#### Exercise instructions
In the entries, find all lines that hold the word "joints" and copy them.

#### Records for this task
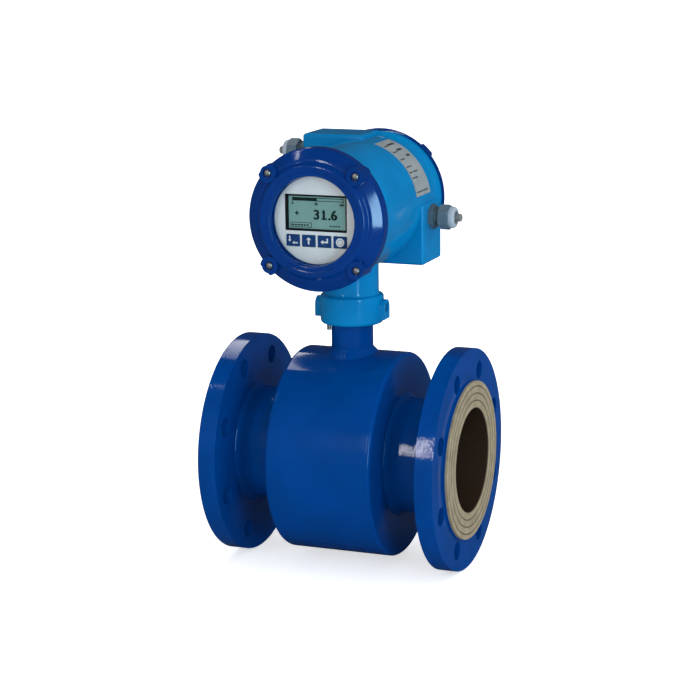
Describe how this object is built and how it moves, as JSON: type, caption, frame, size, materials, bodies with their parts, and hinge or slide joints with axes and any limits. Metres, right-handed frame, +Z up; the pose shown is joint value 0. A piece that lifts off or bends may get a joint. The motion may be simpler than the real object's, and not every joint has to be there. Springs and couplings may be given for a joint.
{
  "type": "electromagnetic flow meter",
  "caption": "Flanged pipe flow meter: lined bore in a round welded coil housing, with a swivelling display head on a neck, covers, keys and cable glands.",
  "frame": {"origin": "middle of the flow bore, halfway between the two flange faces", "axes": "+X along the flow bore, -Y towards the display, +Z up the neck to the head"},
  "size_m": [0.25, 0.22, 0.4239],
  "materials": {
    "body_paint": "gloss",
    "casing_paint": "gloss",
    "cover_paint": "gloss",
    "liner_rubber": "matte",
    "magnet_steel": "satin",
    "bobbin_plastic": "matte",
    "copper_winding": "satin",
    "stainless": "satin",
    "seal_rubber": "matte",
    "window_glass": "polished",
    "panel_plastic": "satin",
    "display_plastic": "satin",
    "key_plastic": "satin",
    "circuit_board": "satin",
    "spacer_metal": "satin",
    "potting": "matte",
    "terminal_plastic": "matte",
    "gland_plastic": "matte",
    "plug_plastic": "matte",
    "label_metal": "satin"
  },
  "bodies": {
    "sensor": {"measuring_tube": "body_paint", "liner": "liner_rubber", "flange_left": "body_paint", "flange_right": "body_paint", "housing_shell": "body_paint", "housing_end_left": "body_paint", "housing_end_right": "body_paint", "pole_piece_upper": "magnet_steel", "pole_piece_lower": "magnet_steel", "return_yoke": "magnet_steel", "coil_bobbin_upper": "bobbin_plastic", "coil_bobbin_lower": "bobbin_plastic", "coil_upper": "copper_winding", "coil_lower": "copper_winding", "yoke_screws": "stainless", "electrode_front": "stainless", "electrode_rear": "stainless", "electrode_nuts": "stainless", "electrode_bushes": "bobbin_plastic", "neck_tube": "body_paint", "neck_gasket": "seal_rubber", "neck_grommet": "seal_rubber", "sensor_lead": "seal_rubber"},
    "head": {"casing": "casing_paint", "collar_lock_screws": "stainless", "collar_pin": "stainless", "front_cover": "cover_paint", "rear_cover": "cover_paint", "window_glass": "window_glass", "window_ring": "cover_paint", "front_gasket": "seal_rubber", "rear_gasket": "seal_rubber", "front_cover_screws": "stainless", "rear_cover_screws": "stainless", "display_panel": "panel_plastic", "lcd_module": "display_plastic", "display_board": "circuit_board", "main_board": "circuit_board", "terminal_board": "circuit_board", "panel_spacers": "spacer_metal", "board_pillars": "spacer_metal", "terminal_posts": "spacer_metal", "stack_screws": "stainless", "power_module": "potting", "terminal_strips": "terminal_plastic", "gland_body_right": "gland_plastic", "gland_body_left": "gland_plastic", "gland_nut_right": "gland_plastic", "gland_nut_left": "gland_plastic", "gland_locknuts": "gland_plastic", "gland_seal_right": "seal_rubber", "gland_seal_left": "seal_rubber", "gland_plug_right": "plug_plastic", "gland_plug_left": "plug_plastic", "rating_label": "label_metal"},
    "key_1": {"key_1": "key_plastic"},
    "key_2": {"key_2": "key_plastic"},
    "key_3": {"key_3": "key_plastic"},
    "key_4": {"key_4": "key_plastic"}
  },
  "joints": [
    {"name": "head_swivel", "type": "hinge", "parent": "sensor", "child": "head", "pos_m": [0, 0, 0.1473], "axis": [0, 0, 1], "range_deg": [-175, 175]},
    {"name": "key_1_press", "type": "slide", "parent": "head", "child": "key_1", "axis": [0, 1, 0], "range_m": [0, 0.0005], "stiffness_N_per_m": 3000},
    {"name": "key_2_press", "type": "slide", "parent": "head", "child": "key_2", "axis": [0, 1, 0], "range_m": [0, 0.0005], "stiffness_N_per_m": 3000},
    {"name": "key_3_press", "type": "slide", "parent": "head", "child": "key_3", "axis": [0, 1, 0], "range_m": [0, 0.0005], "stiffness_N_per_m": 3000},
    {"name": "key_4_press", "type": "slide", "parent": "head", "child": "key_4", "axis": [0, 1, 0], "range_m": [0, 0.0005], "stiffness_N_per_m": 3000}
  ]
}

* * *

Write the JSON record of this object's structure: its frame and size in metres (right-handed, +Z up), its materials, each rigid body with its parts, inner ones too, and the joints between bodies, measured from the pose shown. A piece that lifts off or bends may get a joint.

#### Written reply
Describe how this object is built and how it moves, as JSON: type, caption, frame, size, materials, bodies with their parts, and hinge or slide joints with axes and any limits. Metres, right-handed frame, +Z up; the pose shown is joint value 0. A piece that lifts off or bends may get a joint. The motion may be simpler than the real object's, and not every joint has to be there. Springs and couplings may be given for a joint.
  "joints": [
Write the JSON record of this object's structure: its frame and size in metres (right-handed, +Z up), its materials, each rigid body with its parts, inner ones too, and the joints between bodies, measured from the pose shown. A piece that lifts off or bends may get a joint.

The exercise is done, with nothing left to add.